Spearpoints from Sumac Terrace representing four different kinds of chert (also called flint) resources that come to the surface north and west of the site (note the regional map below): Breathitt (top left); Boyle (top right); Brush Creek (bottom left); and Paoli (bottom right). These spearpoints also show how much inhabitants sharpened and resharpened their stone tools; in some cases, they sharpened them to a nub, like the Paoli example.

Hickory nuts were the main plant food collected and processed at the camp. Small amounts of acorns and pecans recovered from the site show that the people who stayed at Sumac Terrace ate these nuts, too. The shallow, basin-shaped pits contained large quantities of hickory nuts. Researchers inferred that Native peoples used these pits in some way to process plant remains.  A flat, rock-covered surface found near one of these ​pits could have been a staging area for plant food processing.  
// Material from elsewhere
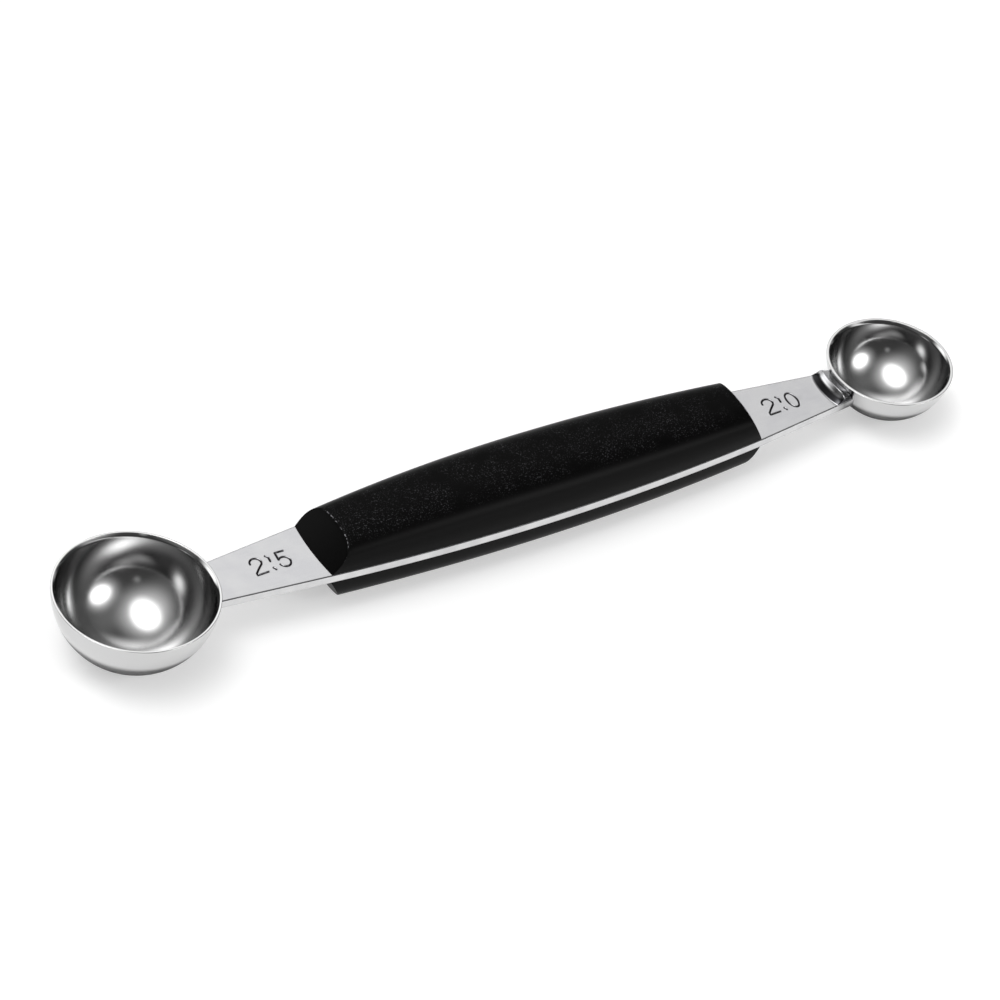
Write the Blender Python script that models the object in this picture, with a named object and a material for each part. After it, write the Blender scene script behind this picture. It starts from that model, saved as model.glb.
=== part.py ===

Investigators also made two surprising discoveries at Sumac Terrace. The residents at this small mountain site ate…pecan! But pecan trees grow mainly in the Mississippi Valley, and in the lower and central Ohio Valley. How did these nuts get to Sumac Terrace? Archaic peoples could have traded pecans into the area. But it seems more likely that they brought the nuts in to establish pecan production as a simple form of silviculture. It would have been relatively easy to carry in pecan nuts for planting in the eastern Kentucky mountains. 

The Middle Archaic groups who visited Sumac Terrace also used tobacco. These tiny seeds are notoriously difficult to find at archaeological sites. Evidence that specialty plants like tobacco were cultivated earlier than previously thought is gradually building. The Sumac Terrace tobacco seed adds further evidence to suggest that Native peoples began to use tobacco in the Southeastern U.S. by the Late or possibly Middle Archaic.

Chert types: top left, Breathitt; top right, Boyle; bottom left, Brush Creek; bottom right, Paoli.

What's Cool?

​Moving With the Seasons!​

​​At Sumac Terrace, about half of the chipped stone tools were made from chert sources found 50 to 100 miles north of the site.  What does this mean? It means that the Middle Archaic hunter-gatherers who stayed at Sumac Terrace likely moved seasonally within large territories. It also suggests that these people ranged from the upper reaches of the Kentucky River drainage in the Eastern Mountains to central Kentucky, and then back again.  These groups’ “seasonal rounds” would have included nearby sites in the Redbird area, too, for there are other sites like Sumac Terrace. 

This regional movement may have been one way that Middle Archaic groups responded to the periods of warmer and drier weather occurring at this time.  Perhaps these drier conditions enhanced the growth of drought-tolerant nut trees, resulting in people’s reliance on hickory nuts. Middle Archaic hunter-gatherers exploited these plant resources intensively.  The archaeological record of the Redbird District indicates that the uplands remained an important, resource-rich location throughout the Archaic period.

Distribution of non-local chert types found at the Sumac Terrace site.